I have created a DataFlow pipeline using a BufferBlock
, TransformBlock
and an ActionBlock
. Due to exception in the TransformBlock
, the application is going to deadlock. I'm throttling data using BoundedCapacity
.
My code is like this:
public async Task PerformOperation()
{
var bufferBlock = new BufferBlock<ObjA>(new DataflowBlockOptions { BoundedCapacity = 1 });
var fetchApiResponse = new TransformBlock<ObjA, ObjA>((item) => {
//Call an api to fetch result.
//Here for some data i get exception
return ObjA;
}, new ExecutionDataflowBlockOptions { BoundedCapacity = 2, MaxDegreeOfParallelism = 2, CancellationToken = cancellationToken });
var finalBlock = new ActionBlock<ObjA>((item) => {
if (item != null)
{
SaveToDB(item);
}
}, new ExecutionDataflowBlockOptions { MaxDegreeOfParallelism = 1, BoundedCapacity = 1, CancellationToken = cancellationToken });
bufferBlock.LinkTo(fetchApiResponse, new DataflowLinkOptions { PropagateCompletion = true });
fetchApiResponse.LinkTo(finalBlock, new DataflowLinkOptions { PropagateCompletion = true });
await FetchData(bufferBlock);
bufferBlock.Complete();
await Task.WhenAll(fetchApiResponse.Completion, finalBlock.Completion);
}
public async Task FetchData(bufferBlock)
{
List<ObjA> dataToProcessList = GetFromDB();
foreach (var item in dataToProcessList)
{
await bufferBlock.SendAsync(item);
}
}
Here if exception comes in fetchApiResponse
block, the data is not moving and it goes for a deadlock.
How do I handle exception in this pipeline?

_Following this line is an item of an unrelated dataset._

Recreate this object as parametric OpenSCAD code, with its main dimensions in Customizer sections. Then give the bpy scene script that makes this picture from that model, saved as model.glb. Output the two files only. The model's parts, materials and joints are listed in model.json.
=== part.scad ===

Here around 200,000 records are pushed to bufferBlock.
What is the best way to handle the exceptions without causing this deadlock?
UPDATE 1:
Added the FetchData
method also.
Thanks Binil
I couldn't go through the post of @Panagiotis Kanavos. Meanwhile I have updated my code like this to handle the exception based on the comments.
public async Task PerformOperation()
{
try
{
var bufferBlock = new BufferBlock<ObjA>(new DataflowBlockOptions { BoundedCapacity = 1
});
var fetchApiResponse = new TransformBlock<ObjA, ObjA>((item) => {
//Call an api to fetch result.
//Here for some data i get exception
try
{
int apiResult = await apiCall();
}
catch(Exception ex)
{
**var dataflowBlock = (IDataflowBlock)bufferBlock;
dataflowBlock.Fault(ex);
throw ex;**
}
return ObjA;
}, new ExecutionDataflowBlockOptions { BoundedCapacity = 2, MaxDegreeOfParallelism = 2, CancellationToken = cancellationToken });
var finalBlock = new ActionBlock<ObjA>((item) => {
if (item != null)
{
SaveToDB(item);
}
}, new ExecutionDataflowBlockOptions { MaxDegreeOfParallelism = 1, BoundedCapacity = 1, CancellationToken = cancellationToken });
bufferBlock.LinkTo(fetchApiResponse, new DataflowLinkOptions { PropagateCompletion = true });
fetchApiResponse.LinkTo(finalBlock, new DataflowLinkOptions { PropagateCompletion = true });
await FetchData(bufferBlock);
bufferBlock.Complete();
await Task.WhenAll(fetchApiResponse.Completion, finalBlock.Completion);
}
catch(AggregateException aex)
{ //logging the exceptions in aex }
catch(Exception ex)
{ //logging the exception}
}
public async Task FetchData(bufferBlock)
{
List<ObjA> dataToProcessList = GetFromDB();
foreach (var item in dataToProcessList)
{
if(!await bufferBlock.SendAsync(item))
{
break; //breaking the loop to stop pushing data.
}
}
}
This will now stop the pipeline and doesn't go to a deadlock. Since I'm dealing with lots of data, I'm planning to add a counter for the exceptions and if it exceeds certain limit then only I'll stop the pipeline. If a small network glitch caused one api call to fail, it might work for the next data.
I'll go through the new posts and update my code to make things better. Please provide inputs.
Thanks Binil